In the pilot plant example below (Figure 2), an FCC unit operating on standard VGO is contemplating a move to lighter shale oil feed type. The base case catalytic coke of 2.5 wt% requires a cat/oil ratio of about 5.5 and results in 74% conversion. In order to keep the 2.5% coke yield with the lighter shale oil feed, a cat/oil ratio of over 8.0 is necessary with an increase in conversion to about 77%. Most FCC units are not capable of this dramatic increase in the catalyst circulation rate, and the catalyst circulation hydraulics will likely limit the unit severity or throughput.
In this same example, we consider a catalyst reformulation to a more active catalyst with a different coke to conversion relationship (Figure 3). Here, Catalyst A is applied, and a much more modest cat/oil ratio of 6.5 is necessary to satisfy the coke yield. This is due to the inherent catalyst activity of Catalyst A. Because of the coke to conversion relationship of Catalyst A, higher conversion is achieved.
Grace has had multiple experiences with reformulations such as these for processing lighter feeds from shale oil or traditional hydrotreated FCC feed. Using a high activity catalyst is required to counter the effects of low delta coke, but it is important to select a catalyst with the proper coke selectivity (coke-to-conversion relationship).
Lastly, another issue with processing shale oil is the possibility of Fe and Ca contamination. To minimize the effect of Fe and Ca poisoning, a high porosity, high diffusivity catalyst should be considered. Since processing shale oils will often result in both issues (lower delta coke and high Fe/Ca), a high activity and Fe/Ca tolerant catalyst should be considered.
RAUL ARRIAGA and KEN BRUNO (Albemarle Corporation)
From a catalyst formulation point of view, it is recommended to increase catalyst activity and tune the selectivity's, including delta coke, to the desired targets while keeping the FCCU against its constraints. When optimizing the catalyst formulation, it is important to maintain or improve the mass transfer character of the catalyst. The objective is to prevent increased pore mouth blockage rates due to the higher amount of iron and calcium often observed in tight oil (TO)-derived feeds.
It is better to achieve higher catalyst activity with the use of high accessibility technology than with additional active ingredients, particularly zeolite, in order to maximize catalyst tolerance to iron and calcium. If the catalyst applied does not have the optimal pore and surface architecture, the result could be increased slurry yields and additional bottlenecks. Albemarle’s AMBER™ and UPGRADER™ are proven catalysts for use with tight oil.
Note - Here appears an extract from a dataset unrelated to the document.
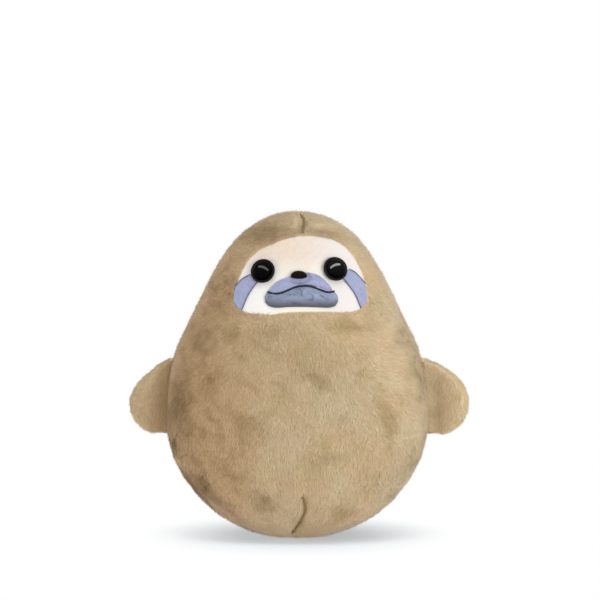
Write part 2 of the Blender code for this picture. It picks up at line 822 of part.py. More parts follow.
def main():
    for obj in list(bpy.data.objects):
        bpy.data.objects.remove(obj)
    front_panel = body_panel("body_front_panel", -90.0, 90.0, keep_front)
    body_panel("body_back_panel_left", -180.0, -90.0, keep_back_left)
    body_panel("body_back_panel_right", 90.0, 180.0, keep_back_right)
    stuffing = body_filling()
    dart("crown_dart", crown_dart_shares, front_panel)
    dart("base_dart", base_dart_shares, front_panel)
    closing_stitch()
    face_opening(front_panel)
    panel_lifts = -face_drop - face_thickness
    face = face_cloth("face_panel", "cream", face_grid(), panel_lifts, face_thickness, 0.0)
    upper_lip = muzzle()
    nose(upper_lip, face, stuffing)
    for side in sides:
        eye_patch(side)
        patch_stitches(side)
        eye(side, face, stuffing)
        arm(side)


main()
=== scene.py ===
import json
import math

import bmesh
import bpy
import numpy as np
from mathutils import Matrix, Vector, noise
from mathutils.bvhtree import BVHTree
from mathutils.kdtree import KDTree


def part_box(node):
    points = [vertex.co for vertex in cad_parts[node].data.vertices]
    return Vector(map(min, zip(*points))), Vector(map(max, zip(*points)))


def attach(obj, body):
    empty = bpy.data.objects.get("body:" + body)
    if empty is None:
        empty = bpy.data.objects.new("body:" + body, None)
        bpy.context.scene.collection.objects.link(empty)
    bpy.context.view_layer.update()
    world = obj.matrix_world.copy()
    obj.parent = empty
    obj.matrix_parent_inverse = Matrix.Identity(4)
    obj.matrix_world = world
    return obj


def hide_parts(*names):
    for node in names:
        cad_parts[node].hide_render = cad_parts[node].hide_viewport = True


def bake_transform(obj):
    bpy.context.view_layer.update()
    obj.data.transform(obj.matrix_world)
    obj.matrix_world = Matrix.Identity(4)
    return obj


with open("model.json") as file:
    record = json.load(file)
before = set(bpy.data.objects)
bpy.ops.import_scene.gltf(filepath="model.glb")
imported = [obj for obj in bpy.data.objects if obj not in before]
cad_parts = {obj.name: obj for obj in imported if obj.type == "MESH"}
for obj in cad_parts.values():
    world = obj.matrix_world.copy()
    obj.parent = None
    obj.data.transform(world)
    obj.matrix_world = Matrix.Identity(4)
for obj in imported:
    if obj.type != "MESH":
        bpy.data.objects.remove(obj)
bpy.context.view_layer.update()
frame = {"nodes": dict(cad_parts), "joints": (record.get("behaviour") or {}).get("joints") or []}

mm = 0.001
fine = 0.1 * mm   # how finely the seams' lines are read
outwards = dict(left=-1, right=1)
noise.seed_set(12)   # the same nap each time
print("frame loaded,", len(frame["nodes"]), "nodes")


# Small helpers

def pick(*pieces):
    # only these stay selected, and the last one is active
    bpy.ops.object.select_all(action="DESELECT")
    for piece in pieces:
        piece.select_set(True)
    bpy.context.view_layer.objects.active = pieces[-1]


def newPiece(name, data):
    piece = bpy.data.objects.new(name, data)
    bpy.context.scene.collection.objects.link(piece)
    return piece


def drop(piece):
    bpy.data.objects.remove(piece, do_unlink=True)


def readAll(items, what, kind=np.float32):
    flat = np.empty(len(items) * 3, kind)
    items.foreach_get(what, flat)
    return flat.reshape(-1, 3)


def places(piece):
    return readAll(piece.data.vertices, "co").astype(float)


def normalsOf(piece):
    return readAll(piece.data.vertex_normals, "vector").astype(float)


def cornersOf(piece):
    piece.data.calc_loop_triangles()
    return readAll(piece.data.loop_triangles, "vertices", np.int32)


def putPlaces(piece, points):
    piece.data.vertices.foreach_set("co", np.asarray(points, np.float32).ravel())
    piece.data.update()


def unit(vectors):
    return vectors / np.maximum(np.linalg.norm(vectors, axis=-1, keepdims=True), 1e-12)


def ease(values, low, high):
    t = np.clip((values - low) / (high - low), 0.0, 1.0)
    return t * t * (3 - 2 * t)


def bell(gaps, width):
    return np.exp(-(gaps / width) ** 2)


def rounded(gaps, width):
    # rises as a quarter of a circle, from 0 at the edge to 1 at this width
    return np.sqrt(1 - (1 - np.clip(gaps / width, 0.0, 1.0)) ** 2)


def clump(points, size, depth=2, shift=0.0):
    # soft noise from about -1 to 1, with lumps of this size
    return np.array([noise.fractal(point, 1.0, 2.0, depth) for point in points / size + shift])


def swirl(points, size, shift):
    return np.array([noise.noise_vector(point) for point in points / size + shift])


def settle(piece, modifier, **settings):
    # adds a modifier and applies it
    change = piece.modifiers.new(modifier.title(), modifier)
    for key, value in settings.items():
        setattr(change, key, value)
    pick(piece)
    bpy.ops.object.modifier_apply(modifier=change.name)


def editAll(piece, *steps):
    # each step is a mesh operator with its settings, and it acts on the whole mesh
    pick(piece)
    bpy.ops.object.mode_set(mode="EDIT")
    for operator, settings in steps:
        bpy.ops.mesh.select_all(action="SELECT")
        operator(**settings)
    bpy.ops.object.mode_set(mode="OBJECT")


def relax(piece, rounds):
    editAll(piece, (bpy.ops.mesh.vertices_smooth, dict(factor=0.5, repeat=rounds)))


def meshCopy(name, *nodeNames):
    # one object with a copy of these nodes' meshes, its loose triangles merged
    twins = [newPiece(nodeName + "Copy", frame["nodes"][nodeName].data.copy()) for nodeName in nodeNames]
    pick(*twins)
    if len(twins) > 1:
        bpy.ops.object.join()
    whole = twins[-1]
    whole.name = name
    whole.data.materials.clear()
    editAll(whole, (bpy.ops.mesh.remove_doubles, dict(threshold=0.002 * mm)))
    return whole


def nodePoints(*nodeNames):
    return np.concatenate([places(frame["nodes"][nodeName]) for nodeName in nodeNames])


def treeOf(points):
    tree = KDTree(len(points))
    for n, point in enumerate(points):
        tree.insert(point, n)
    tree.balance()
    return tree


def nearness(points, tree):
    return np.array([tree.find(point)[2] for point in points])


def surfaceOf(piece):
    corners = cornersOf(piece).tolist()
    return BVHTree.FromPolygons([v.co for v in piece.data.vertices], corners)


def putFinish(piece, material):
    piece.data.materials.clear()
    piece.data.materials.append(mats[material])


def finishPiece(piece, material, body):
    putFinish(piece, material)
    pick(piece)
    bpy.ops.object.shade_smooth()
    if body:
        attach(piece, body)
    return piece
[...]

One tactic to increase activity is to raise the amount of rare earth on zeolite for increased delta coke. While case-dependent, another approach for consideration is to reduce the use of vanadium traps or nickel-selective matrices which would enhance the metals contribution to delta coke. By the same token, if a refiner is consuming a flushing catalyst of any kind, it is recommended to re-think that strategy and evaluate reducing its utilization because lower use of a flushing medium may be desired to let metals concentrate on the catalyst. It is recommended to consult with various catalyst suppliers to compare the merits of each manufacturing technology and for commercial references with this new type of feedstock.